There's certainly precedent for Labour to do either one or two 'dirty deals' to ensure National has absolutely no chance of winning.

The 2020 election could be something different in the MMP era. If only the most popular politician of her generation believes in herself and her agenda.

Helen Clark encouraged Labour voters to back Jeanette Fitzsimons in Coromandel in 2002 and then leader Andrew Little gave a nod and a wink to Labour voters to back Peters in Northland in a by-election in 2015 to embarrass National.

Even the Greens have played the game to curry favour when it made sense, including withdrawing a candidate from the Ohariu electorate to put pressure on National's surrogate there, Peter Dunne.

Conflict avoidance technique?

Peters may well not want the help of Ardern, particularly if he wants to effectively launch himself into opposition to his own Government next year to win some oxygen and nudge his vote above five percent in the heat of a campaign.

But that also challenges the ability of Ardern to portray her Government as orderly and reasonably disciplined and civil.

If Peters wants the help in Northland and she rejects it, then that would lead to a very uncomfortable few months around the Cabinet table.
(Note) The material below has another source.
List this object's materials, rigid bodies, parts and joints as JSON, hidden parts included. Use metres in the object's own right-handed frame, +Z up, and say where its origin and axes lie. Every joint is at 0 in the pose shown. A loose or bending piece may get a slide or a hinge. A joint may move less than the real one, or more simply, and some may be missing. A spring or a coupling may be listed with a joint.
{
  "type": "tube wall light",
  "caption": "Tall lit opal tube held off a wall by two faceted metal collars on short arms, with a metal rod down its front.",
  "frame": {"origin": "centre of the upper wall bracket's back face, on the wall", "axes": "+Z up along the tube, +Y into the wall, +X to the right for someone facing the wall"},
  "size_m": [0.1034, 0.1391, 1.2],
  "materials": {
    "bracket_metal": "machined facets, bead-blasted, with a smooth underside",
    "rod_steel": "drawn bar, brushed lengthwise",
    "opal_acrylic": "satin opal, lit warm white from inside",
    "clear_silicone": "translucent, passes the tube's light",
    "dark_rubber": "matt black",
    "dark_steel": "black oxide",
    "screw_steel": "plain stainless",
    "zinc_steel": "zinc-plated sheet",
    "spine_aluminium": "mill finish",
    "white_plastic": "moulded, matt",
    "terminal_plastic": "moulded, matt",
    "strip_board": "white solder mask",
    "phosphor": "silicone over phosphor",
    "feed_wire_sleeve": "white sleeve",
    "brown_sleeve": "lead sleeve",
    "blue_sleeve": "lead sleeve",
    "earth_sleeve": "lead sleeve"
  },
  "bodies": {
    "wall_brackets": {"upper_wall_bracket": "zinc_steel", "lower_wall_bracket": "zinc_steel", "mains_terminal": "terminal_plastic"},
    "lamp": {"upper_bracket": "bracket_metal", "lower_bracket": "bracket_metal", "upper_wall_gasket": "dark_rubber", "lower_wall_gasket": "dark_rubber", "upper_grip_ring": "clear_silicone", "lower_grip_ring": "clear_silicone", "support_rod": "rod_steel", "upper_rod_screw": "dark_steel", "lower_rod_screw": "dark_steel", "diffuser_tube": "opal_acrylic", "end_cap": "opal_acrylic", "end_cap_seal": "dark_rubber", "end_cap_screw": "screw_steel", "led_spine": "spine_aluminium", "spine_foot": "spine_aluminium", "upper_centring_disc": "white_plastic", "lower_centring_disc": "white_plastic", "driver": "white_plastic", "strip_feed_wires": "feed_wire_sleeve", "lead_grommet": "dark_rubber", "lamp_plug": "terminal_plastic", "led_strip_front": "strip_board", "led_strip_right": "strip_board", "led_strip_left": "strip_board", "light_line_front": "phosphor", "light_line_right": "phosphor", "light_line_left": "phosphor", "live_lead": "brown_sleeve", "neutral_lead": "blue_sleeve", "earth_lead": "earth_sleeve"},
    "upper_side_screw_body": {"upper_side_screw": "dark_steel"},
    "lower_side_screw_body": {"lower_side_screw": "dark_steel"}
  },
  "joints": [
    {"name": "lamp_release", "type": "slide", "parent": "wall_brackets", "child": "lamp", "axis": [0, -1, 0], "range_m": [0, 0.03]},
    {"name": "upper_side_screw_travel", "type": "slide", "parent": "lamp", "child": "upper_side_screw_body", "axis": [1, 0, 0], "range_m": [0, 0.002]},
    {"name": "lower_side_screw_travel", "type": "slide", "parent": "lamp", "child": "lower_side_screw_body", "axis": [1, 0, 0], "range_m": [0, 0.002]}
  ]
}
It would throw an ugly spanner into what has seemed a seamless and harmonious relationship between the Prime Minister and her deputy. We'll find out if she can handle conflict like that around the Cabinet table and on the public stage. A few hints of the tensions emerged in recent days when someone in New Zealand First (although Ardern said it was not a Cabinet minister) leaked the marijuana referendum cabinet paper to National.

We will know after the summer recess if Ardern really wants to be transformational and take some risks, or whether she and her main partner, Grant Robertson, are more interested in governing in the incrementalist way usually mandated in MMP elections.

The 2020 election could be something different in the MMP era. If only the most popular politician of her generation believes in herself and her agenda.